§ **GIVEN INSTRUCTION**
Copy all lines that contain the word "context".
[Start of SOURCE EXCERPT]
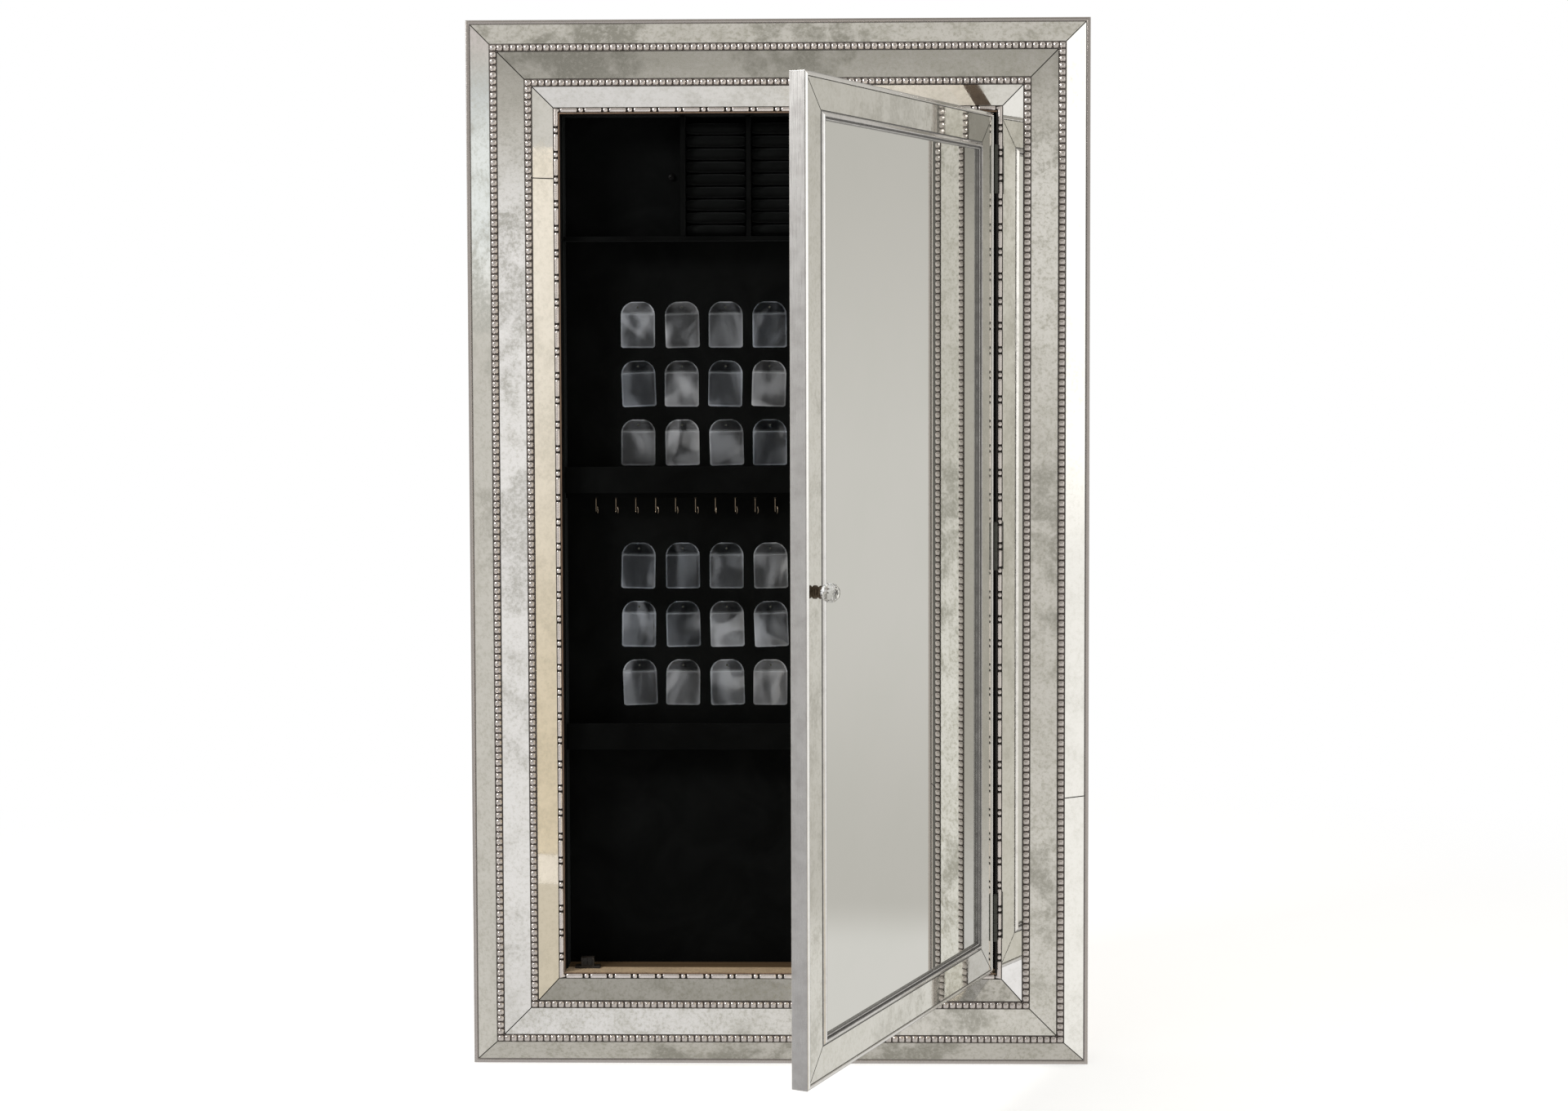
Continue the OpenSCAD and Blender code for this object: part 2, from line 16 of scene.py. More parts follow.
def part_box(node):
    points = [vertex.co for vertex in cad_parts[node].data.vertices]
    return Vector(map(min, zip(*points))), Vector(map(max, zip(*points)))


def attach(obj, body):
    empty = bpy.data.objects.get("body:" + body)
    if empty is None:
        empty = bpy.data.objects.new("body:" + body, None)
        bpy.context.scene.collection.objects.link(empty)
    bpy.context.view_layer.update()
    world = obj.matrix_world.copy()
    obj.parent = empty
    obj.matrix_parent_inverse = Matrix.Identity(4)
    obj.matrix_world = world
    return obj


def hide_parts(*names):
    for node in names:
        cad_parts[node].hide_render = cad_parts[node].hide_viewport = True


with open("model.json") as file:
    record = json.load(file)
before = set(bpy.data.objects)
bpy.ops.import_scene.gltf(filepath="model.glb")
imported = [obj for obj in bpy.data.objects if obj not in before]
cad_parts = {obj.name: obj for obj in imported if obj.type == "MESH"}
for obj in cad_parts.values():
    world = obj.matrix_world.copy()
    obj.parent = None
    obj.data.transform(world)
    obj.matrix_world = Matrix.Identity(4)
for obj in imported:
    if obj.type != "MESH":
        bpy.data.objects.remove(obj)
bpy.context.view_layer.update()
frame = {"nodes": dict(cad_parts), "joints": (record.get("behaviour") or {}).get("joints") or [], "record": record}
[End of SOURCE EXCERPT]
§ **PROBLEM SOLUTION**
        bpy.context.scene.collection.objects.link(empty)
    bpy.context.view_layer.update()
bpy.context.view_layer.update()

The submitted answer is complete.